A brilliant, savage and unrelenting look at what the US is today. Not as subtle as Gaddis, more powerful than Pynchon, a fabulous and terrifying novel which would have made Swift and Joyce proud.

Tricky Dick's Comeuppance

The brilliance of The Public Burning can be seen on many levels. Artistically, it's a fascinating novel, structured in Coover's inimitable surreality, he finds the strange gray area between reality, history, and fantasy and constructs a convincing, working world out of it. His transition from known historical record (quoting court records, Time magazine, which he hilariously personifies as the US poet laureatte) to ribald fantasia (the Incarnation of Uncle Sam catching Nixon jacking off while fantasizing about Ethel Rosenberg) is astonishingly smooth.
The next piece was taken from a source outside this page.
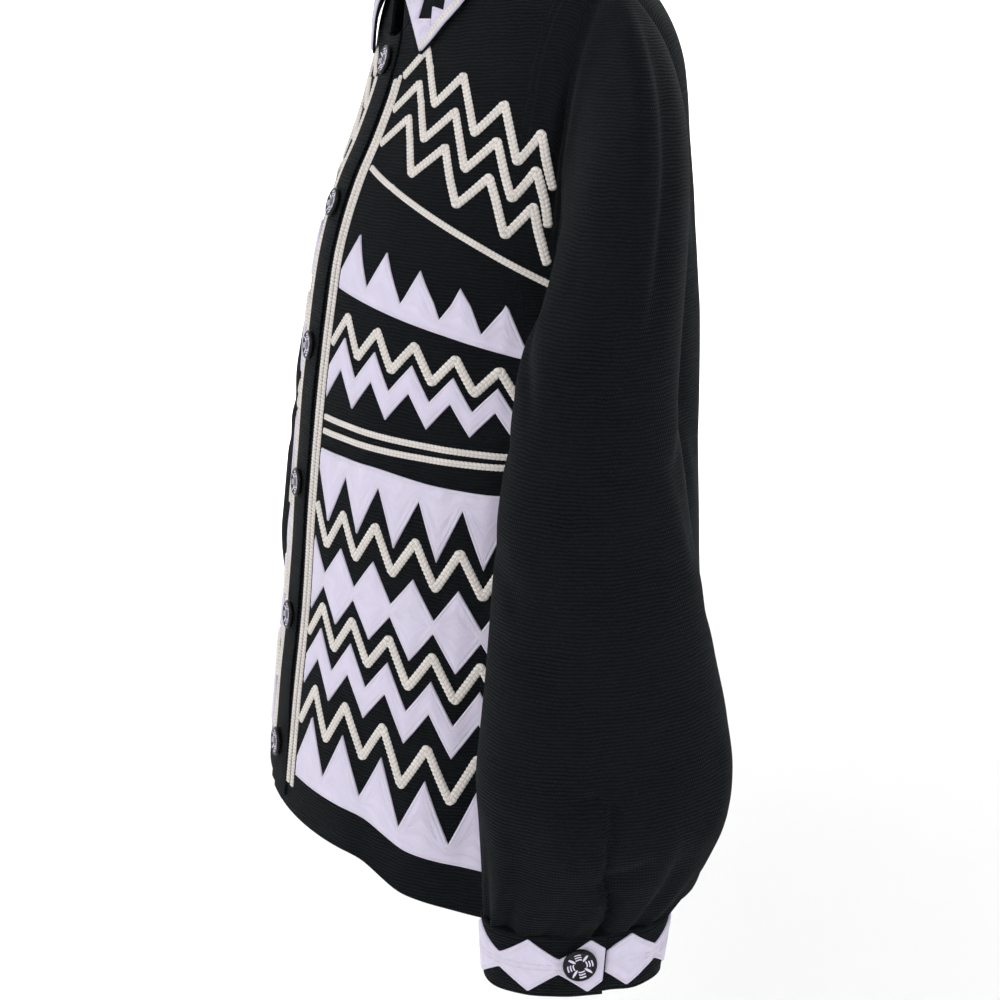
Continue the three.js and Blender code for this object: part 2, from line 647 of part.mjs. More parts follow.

Hell, I firmly believe Nixon did this, just because Coover's representation of it is so believable! On a political level this book gives America's ultimate hypocrite his just deserts, and the funny thing is that as Coover so brazenly points out in the book's amazingly funny final 50 pages, Nixon was always his own worst enemy. Ultimately, Coover makes a very interesting statement about what it means to be in power in this country, and contrary to what conservatives might think, he doesn't leave the democrats out of his criticism. This book isn't about communism at all, but about 1950s America's perception of communism and our government's response to the general perception, or creation of it, to manipulate and control our citizens (isn't that the final goal of government these days, anyway?) As far as religious offense, I find nothing more offensive to me than religion, so I delight in any author willing to have the cojones to criticize it (although criticizing religion is often akin to taking a 12-guage to a pickle barrel full of catfish). Coover stands as an icon of postmodernism, along with Barth, Pynchon, Roth, et al, reinventing the novel form as he writes. This novel should stand the test of time as a beautifully funny reminder of how whacky things sometimes got during the 20th Century, despite all the technological advances.

An astounding classic

This book should be required reading for all students of the novel as form and/or of recent American history. Far more compelling than the other books by Coover I've read (John's Wife, Pinocchio in Venice, Ghost Town), but with the same quirkiness & sense of dramatic scene. Excellent.